Frequently Asked Questions

Why are interest rates so high for bad credit luxury car loans in NL?

Lenders assign interest rates based on risk. The combination of a bad credit history (higher risk of default), a luxury vehicle (which depreciates quickly), and a long 96-month term (more time for things to go wrong) creates a high-risk profile. Subprime lenders in Newfoundland and Labrador price their loans to compensate for this elevated risk, resulting in rates typically above 18%.

Can I get a 96-month luxury car loan with a 500 credit score in Newfoundland?
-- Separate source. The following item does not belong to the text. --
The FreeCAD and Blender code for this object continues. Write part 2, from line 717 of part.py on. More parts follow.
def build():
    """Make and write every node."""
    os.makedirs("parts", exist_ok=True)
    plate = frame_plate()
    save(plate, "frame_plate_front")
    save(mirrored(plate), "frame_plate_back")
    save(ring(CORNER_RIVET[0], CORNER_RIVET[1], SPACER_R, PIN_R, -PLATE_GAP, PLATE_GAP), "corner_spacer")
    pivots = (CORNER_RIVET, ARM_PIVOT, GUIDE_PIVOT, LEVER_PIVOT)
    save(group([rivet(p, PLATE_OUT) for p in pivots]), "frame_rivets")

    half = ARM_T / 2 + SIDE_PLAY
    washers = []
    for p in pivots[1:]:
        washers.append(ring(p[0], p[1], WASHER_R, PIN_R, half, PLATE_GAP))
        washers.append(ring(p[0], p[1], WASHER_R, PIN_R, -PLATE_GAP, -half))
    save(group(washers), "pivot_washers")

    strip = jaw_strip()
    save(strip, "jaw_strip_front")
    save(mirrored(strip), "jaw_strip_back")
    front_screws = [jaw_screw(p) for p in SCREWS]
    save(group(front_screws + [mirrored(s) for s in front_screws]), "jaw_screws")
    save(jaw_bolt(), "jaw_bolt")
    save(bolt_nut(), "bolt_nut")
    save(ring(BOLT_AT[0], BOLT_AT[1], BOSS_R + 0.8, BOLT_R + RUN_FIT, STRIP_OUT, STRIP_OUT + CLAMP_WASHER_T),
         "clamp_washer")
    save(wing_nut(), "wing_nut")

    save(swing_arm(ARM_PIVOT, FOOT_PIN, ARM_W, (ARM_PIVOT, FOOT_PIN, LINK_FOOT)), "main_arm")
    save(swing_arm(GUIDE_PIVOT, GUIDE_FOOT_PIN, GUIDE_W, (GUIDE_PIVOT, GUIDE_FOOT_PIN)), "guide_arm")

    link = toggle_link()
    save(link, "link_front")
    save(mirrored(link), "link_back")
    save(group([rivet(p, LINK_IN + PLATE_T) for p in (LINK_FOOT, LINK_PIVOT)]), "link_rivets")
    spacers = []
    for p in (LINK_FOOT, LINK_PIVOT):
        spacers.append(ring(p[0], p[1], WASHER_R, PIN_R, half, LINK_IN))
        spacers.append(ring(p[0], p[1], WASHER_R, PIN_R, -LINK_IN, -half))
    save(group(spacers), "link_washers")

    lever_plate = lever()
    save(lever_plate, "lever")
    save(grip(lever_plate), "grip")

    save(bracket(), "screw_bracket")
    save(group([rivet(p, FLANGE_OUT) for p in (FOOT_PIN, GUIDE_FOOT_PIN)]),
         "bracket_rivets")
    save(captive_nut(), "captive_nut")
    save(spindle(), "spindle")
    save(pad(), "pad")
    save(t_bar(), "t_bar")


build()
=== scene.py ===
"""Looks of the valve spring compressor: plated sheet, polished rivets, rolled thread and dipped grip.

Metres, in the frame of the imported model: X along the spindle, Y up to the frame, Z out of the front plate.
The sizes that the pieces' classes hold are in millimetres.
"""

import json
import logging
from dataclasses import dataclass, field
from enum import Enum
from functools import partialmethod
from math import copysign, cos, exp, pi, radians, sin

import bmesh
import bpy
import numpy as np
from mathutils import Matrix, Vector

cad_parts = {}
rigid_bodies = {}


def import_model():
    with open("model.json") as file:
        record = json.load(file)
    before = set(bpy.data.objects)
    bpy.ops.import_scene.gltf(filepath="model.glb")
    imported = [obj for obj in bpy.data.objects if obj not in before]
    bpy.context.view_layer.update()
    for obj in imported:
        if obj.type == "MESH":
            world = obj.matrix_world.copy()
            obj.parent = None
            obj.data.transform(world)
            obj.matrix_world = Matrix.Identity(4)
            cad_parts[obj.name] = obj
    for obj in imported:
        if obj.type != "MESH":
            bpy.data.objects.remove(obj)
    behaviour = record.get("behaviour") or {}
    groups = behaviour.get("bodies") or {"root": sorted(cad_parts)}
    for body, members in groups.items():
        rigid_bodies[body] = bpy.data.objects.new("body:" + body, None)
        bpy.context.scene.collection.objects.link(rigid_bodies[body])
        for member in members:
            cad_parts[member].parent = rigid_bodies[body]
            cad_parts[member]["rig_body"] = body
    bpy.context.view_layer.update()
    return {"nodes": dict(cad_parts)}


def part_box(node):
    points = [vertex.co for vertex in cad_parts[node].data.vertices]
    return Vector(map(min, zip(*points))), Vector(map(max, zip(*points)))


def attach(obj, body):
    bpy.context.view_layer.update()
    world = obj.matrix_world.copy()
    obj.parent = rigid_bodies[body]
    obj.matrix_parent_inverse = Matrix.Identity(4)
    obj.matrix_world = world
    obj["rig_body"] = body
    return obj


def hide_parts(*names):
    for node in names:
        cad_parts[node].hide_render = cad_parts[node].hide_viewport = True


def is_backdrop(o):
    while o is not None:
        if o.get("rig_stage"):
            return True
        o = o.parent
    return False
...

It is very difficult but not impossible. An approval will almost certainly depend on a substantial down payment (likely 20% or more), a very stable and high verifiable income that shows you can easily afford the payment, and choosing a slightly older, certified pre-owned luxury model rather than a brand new one. The lender needs to see overwhelming proof of your ability to pay to offset the risk of the credit score.

How does the 15% HST in Newfoundland affect my total loan cost?
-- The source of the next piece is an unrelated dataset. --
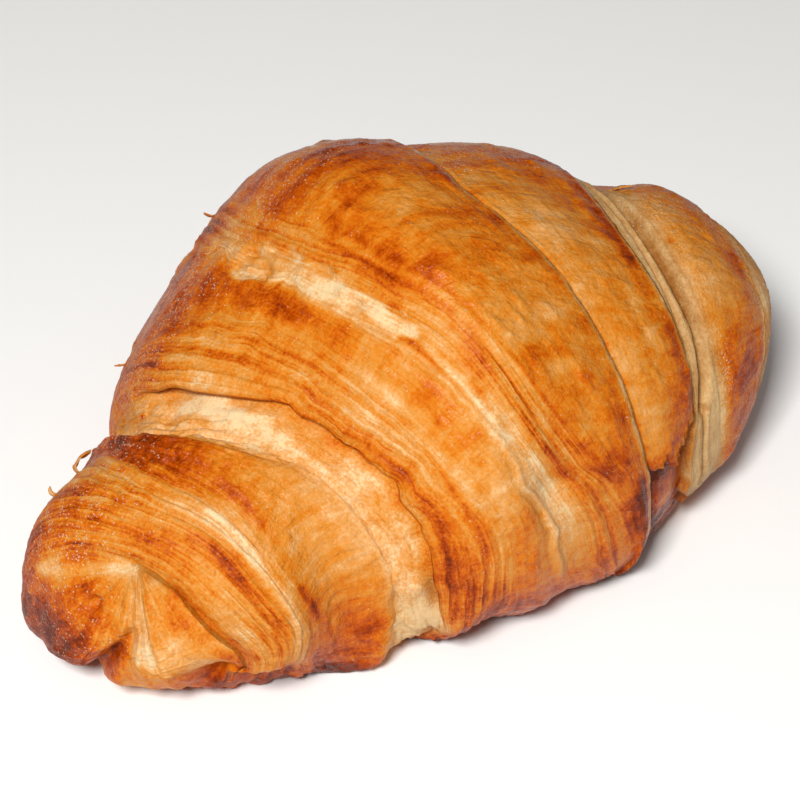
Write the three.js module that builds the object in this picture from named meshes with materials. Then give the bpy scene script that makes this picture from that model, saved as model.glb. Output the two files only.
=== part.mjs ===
// A butter croissant, baked as one piece: a triangle of laminated dough, rolled up from its base to its point.
// Millimetres, +Z up. It lies on its flat underside at z = 0, with its length along X and its hollow side towards -Y.
//
// Every point of the crust has two coordinates. "station" runs along the roll, from -1 at the left horn to +1 at
// the right horn. "turn" is the angle round the roll in degrees: 0 on the ridge, 90 on the front, -90 on the back
// and 180 underneath.
import * as THREE from "three";
import { mergeVertices } from "three/addons/utils/BufferGeometryUtils.js";

// The plain roll, before its wraps are laid on.
const HALF_SPAN = 62; // half the straight distance between the two horns' middles
const BEND = 17.5; // how far the horns come forward of the middle
const SKEW = -5.5; // how much more the left horn comes forward than the right one
const SINK = 3; // how far the round underside is pressed flat by the tray
const BELLY = 0.42; // height of the widest line, as a share of the height
const STATIONS = [-1, -0.72, -0.42, -0.1, 0.22, 0.55, 0.8, 1];
const HALF_WIDTHS = [39, 25, 36.5, 41.5, 39.5, 36, 31.5, 29];
const HEIGHTS = [44, 40, 49, 65, 62, 56, 54, 50];
const LEFT_HORN = { bluntness: 8, middle: 16 }; // middle: the height of the horn's end
const RIGHT_HORN = { bluntness: 3.3, middle: 30 };
const CROWN_SQUARENESS = 2.1; // 2 is an ellipse, and more is squarer
const BASE_SQUARENESS = 2.8;

// The edges that show where one wrap of dough ends on top of the next. Each lies at these places along the roll, in
// millimetres from the middle, at each of TURNS, and the crust rises by step when it is crossed from left to right.
const TURNS = [-180, -120, -60, -30, 0, 30, 60, 90, 120, 180];
const EDGES = [
  { step: 1, at: [-58, -58, -58, -58.5, -59, -60, -60.3, -59.5, -58.5, -58] }, // left horn's end
  { step: 0.4, at: [-48, -46, -44, -46, -47, -49, -52, -51, -49, -48] }, // first wrap, left
  { step: -2.4, at: [-38, -42, -44, -43, -40.5, -36, -34, -32, -32, -38] }, // first wrap, right
  { step: 3, at: [-29, -33, -35, -36, -33.5, -28, -25.5, -24.5, -25, -29] }, // second wrap, left
  { step: 0.6, at: [-2, -10, -11.5, -13, -11, -5, 10, 22, 24, -2] }, // point of the triangle, left
  { step: -1.6, at: [20, 12, 10, 10, 12, 19.5, 26, 30, 31, 20] }, // point of the triangle, right
  { step: -1.6, at: [37, 33, 31, 31, 33.5, 37, 40, 41, 41, 37] }, // second wrap, right
  { step: 1.2, at: [42, 38, 36, 37, 40, 44, 47, 48, 48, 42] }, // first wrap, left of its crust
  { step: -1, at: [53, 52, 51, 52.5, 55.5, 56.5, 57.5, 57, 56, 53] }, // right horn's end
];
const LEFT_OFFSET = -1.2; // how far the left horn's end lies inside the plain roll
const STEP_WIDTH = 1.5; // how wide the slope of a step is
const BULGE = 0.8; // how far a wrap swells between its two edges
const RINGS_BETWEEN_EDGES = 4;
const POLE_RINGS = 5; // rings that close each horn's end
const AROUND = 60;

const CRUST = new THREE.MeshStandardMaterial({ color: "#c9782c", roughness: 0.45, metalness: 0 });

const degrees = THREE.MathUtils.degToRad;

// A smooth curve through values set at uneven places: cubic, with each slope taken from the two neighbours.
function smoothCurve(places, values, x) {
  const last = places.length - 1;
  const at = THREE.MathUtils.clamp(x, places[0], places[last]);
  let i = 0;
  while (i < last - 1 && at > places[i + 1]) i += 1;
  const slope = (k) => {
    const a = Math.max(k - 1, 0);
    const b = Math.min(k + 1, last);
    return (values[b] - values[a]) / (places[b] - places[a]);
  };
  const span = places[i + 1] - places[i];
  const t = (at - places[i]) / span;
  const start = values[i] + t * t * (3 - 2 * t) * (values[i + 1] - values[i]);
  return start + span * t * (1 - t) * ((1 - t) * slope(i) - t * slope(i + 1));
}

// A point of the plain roll, moved outwards by offset.
function rollPoint(station, turn, offset) {
  const horn = station < 0 ? LEFT_HORN : RIGHT_HORN;
  const fullness = Math.sqrt(Math.max(0, 1 - Math.abs(station) ** horn.bluntness));
  const sideways = smoothCurve(STATIONS, HALF_WIDTHS, station) * fullness + offset * fullness;
  const top = horn.middle + (smoothCurve(STATIONS, HEIGHTS, station) - horn.middle) * fullness;
  const bottom = horn.middle - (horn.middle + SINK) * fullness;
  const belly = bottom + BELLY * (top - bottom);
  const c = Math.cos(degrees(turn));
  const s = Math.sin(degrees(turn));
  const power = 2 / (c > 0 ? CROWN_SQUARENESS : BASE_SQUARENESS);
  const across = sideways * Math.sign(s) * Math.abs(s) ** power;
  const rise = (c > 0 ? top - belly : belly - bottom) + offset * fullness;
  const z = belly + rise * Math.sign(c) * Math.abs(c) ** power;
  // The roll's middle line is bent forwards, and each ring stands square to it.
  const y = -BEND * station ** 2 + SKEW * (station - station ** 3);
  const slope = (-2 * BEND * station + SKEW * (1 - 3 * station ** 2)) / HALF_SPAN;
  const square = 1 / Math.hypot(1, slope);
  return new THREE.Vector3(
    HALF_SPAN * station + slope * square * across,
    y - square * across,
    Math.max(z, 0),
  );
}

// A ring's line within a wrap, which swells most half-way between its edges.
function swollenLine(edge, mix, height) {
  return { edge, mix, shift: 0, height: height + BULGE * Math.sin(Math.PI * mix) };
}

// The lines that the rings of the mesh follow: a few between each two edges, and one on each side of each step. Each
// is given as a mix of two neighbouring edges, a distance past that, and the height of the crust there.
function ringLines() {
  const lines = [];
  let height = LEFT_OFFSET;
  EDGES.forEach((edge, i) => {
    lines.push({ edge: i, mix: 0, shift: -STEP_WIDTH / 2, height });
    height += edge.step;
    lines.push({ edge: i, mix: 0, shift: STEP_WIDTH / 2, height });
    if (i < EDGES.length - 1)
      for (let k = 1; k < RINGS_BETWEEN_EDGES; k += 1)
        lines.push(swollenLine(i, k / RINGS_BETWEEN_EDGES, height));
  });
  return lines;
}

// Where a ring's line crosses the given turn, as a station.
function stationOf(line, turn) {
  const here = smoothCurve(TURNS, EDGES[line.edge].at, turn);
  if (line.mix === 0) return (here + line.shift) / HALF_SPAN;
  const next = smoothCurve(TURNS, EDGES[line.edge + 1].at, turn);
  const room = next - here - STEP_WIDTH;
  return (here + STEP_WIDTH / 2 + line.mix * room) / HALF_SPAN;
}

// Past its last edge, each horn's end closes in rings whose radius falls evenly to nothing.
function hornStation(edgeStation, share) {
  const { bluntness } = edgeStation < 0 ? LEFT_HORN : RIGHT_HORN;
  const radius = share * Math.sqrt(1 - Math.abs(edgeStation) ** bluntness);
  return Math.sign(edgeStation) * (1 - radius ** 2) ** (1 / bluntness);
}

// A sphere is a net of rings with two poles, so it is bent into the croissant: its poles become the horns' ends.
function croissantGeometry() {
  const lines = ringLines();
  const rings = lines.length + 2 * POLE_RINGS - 1;
  const net = new THREE.SphereGeometry(1, AROUND, rings);
  const place = net.getAttribute("position");
  const uv = net.getAttribute("uv");
  for (let i = 0; i < place.count; i += 1) {
    const turn = 180 - uv.getX(i) * 360;
    const ring = Math.round((1 - uv.getY(i)) * rings);
    const k = THREE.MathUtils.clamp(ring - POLE_RINGS, 0, lines.length - 1);
    const past = ring - POLE_RINGS - k;
    let station = stationOf(lines[k], turn);
    if (past !== 0) station = hornStation(station, 1 - Math.abs(past) / POLE_RINGS);
    place.setXYZ(i, ...rollPoint(station, turn, lines[k].height).toArray());
  }
  net.deleteAttribute("normal");
  net.deleteAttribute("uv");
  const closed = mergeVertices(net, 1e-3);
  closed.computeBoundingBox();
  const middle = closed.boundingBox.getCenter(new THREE.Vector3());
  closed.translate(-middle.x, -middle.y, 0);
  return closed;
}

const croissant = new THREE.Mesh(croissantGeometry(), CRUST);
croissant.name = "croissant";

export default new THREE.Group().add(croissant);
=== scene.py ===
# %% [markdown]
# # A butter croissant
# The dough is a stack of thin sheets of dough and butter. A triangle of it is rolled up from its base to
# its point, brushed with egg and baked. This notebook shapes the crust in one closed mesh, adds the loose
# flakes that stand off it, and bakes it brown with one procedural material.

# %% Load the fixed frame
import math

import bpy
import numpy as np
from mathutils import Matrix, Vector


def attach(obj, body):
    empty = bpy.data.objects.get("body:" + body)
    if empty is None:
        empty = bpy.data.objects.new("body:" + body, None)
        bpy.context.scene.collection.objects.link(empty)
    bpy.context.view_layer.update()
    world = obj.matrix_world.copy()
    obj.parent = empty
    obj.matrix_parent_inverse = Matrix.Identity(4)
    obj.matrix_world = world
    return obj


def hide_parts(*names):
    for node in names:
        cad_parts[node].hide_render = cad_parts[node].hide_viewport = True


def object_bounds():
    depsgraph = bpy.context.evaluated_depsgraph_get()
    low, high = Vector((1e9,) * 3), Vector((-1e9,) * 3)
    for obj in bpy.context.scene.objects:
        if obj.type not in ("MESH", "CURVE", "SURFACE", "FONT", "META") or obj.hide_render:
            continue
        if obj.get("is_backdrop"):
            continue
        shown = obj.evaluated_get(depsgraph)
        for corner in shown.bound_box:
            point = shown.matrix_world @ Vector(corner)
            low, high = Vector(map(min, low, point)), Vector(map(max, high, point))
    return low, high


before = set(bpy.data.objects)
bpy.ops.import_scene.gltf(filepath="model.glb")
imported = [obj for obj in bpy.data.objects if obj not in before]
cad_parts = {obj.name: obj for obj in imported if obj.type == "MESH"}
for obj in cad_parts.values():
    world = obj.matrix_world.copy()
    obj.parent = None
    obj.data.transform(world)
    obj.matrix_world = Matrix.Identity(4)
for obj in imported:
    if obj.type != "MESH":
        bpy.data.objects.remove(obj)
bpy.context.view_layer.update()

MM = 0.001

# %% [markdown]
# ## The plain roll
# Before its wraps are laid on, the croissant is a bent roll with two blunt ends, pressed flat by the tray.
# Each point of it has a place along the roll in millimetres, from the left horn to the right one, and a
# turn round it in degrees: 0 on the ridge, 90 on the front, -90 on the back and 180 underneath. A formula
# suits it better than a modelled cage, because every later step (wraps, layers, flakes, colours) is placed
# by those same two numbers.

# %% The shape of the plain roll
HALF_SPAN = 62.0  # half the straight distance between the horns' middles
BEND = 17.5  # how far the horns come forward of the middle
SKEW = -5.5  # how much more the left horn comes forward
SINK = 3.0  # how far the round underside is pressed flat
BELLY = 0.42  # height of the widest line, as a share of the height
STATIONS = (-1, -0.72, -0.42, -0.1, 0.22, 0.55, 0.8, 1)
HALF_WIDTHS = (39, 25, 36.5, 41.5, 39.5, 36, 31.5, 29)
HEIGHTS = (44, 40, 49, 65, 62, 56, 54, 50)
LEFT_BLUNTNESS, RIGHT_BLUNTNESS = 8.0, 3.3
LEFT_MIDDLE, RIGHT_MIDDLE = 16.0, 30.0  # heights of the horns' ends
CROWN_POWER, BASE_POWER = 2 / 2.1, 2 / 2.8  # 1 is an ellipse, and less is squarer
ROLL_TO_ORIGIN = np.array([3.4, -0.5, 0.0])  # brings the middle of the croissant's box over the origin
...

The 15% HST is added to the vehicle's price before your down payment is subtracted. This entire amount is then financed. For example, on a $60,000 car, the HST adds $9,000. You will pay interest on that $9,000 for all 96 months of the loan, significantly increasing the total interest paid compared to provinces with lower tax rates.

Is a large down payment mandatory for this type of loan?

In almost all cases, yes. For a subprime borrower seeking a loan on a luxury vehicle, a lender needs to see that you have 'skin in the game.' A large down payment reduces the loan-to-value ratio, lowers the lender's potential loss if you default, and demonstrates your financial capacity. Expect lenders to require at least 15-20% down.

What is the risk of a 96-month loan on a luxury car?

The main risk is severe negative equity. Luxury cars depreciate very quickly. Over an 8-year term, your loan balance will decrease much slower than the car's value. This means that for most of the loan's life, you will owe significantly more than the car is worth, making it impossible to sell or trade-in without paying a large sum out of pocket.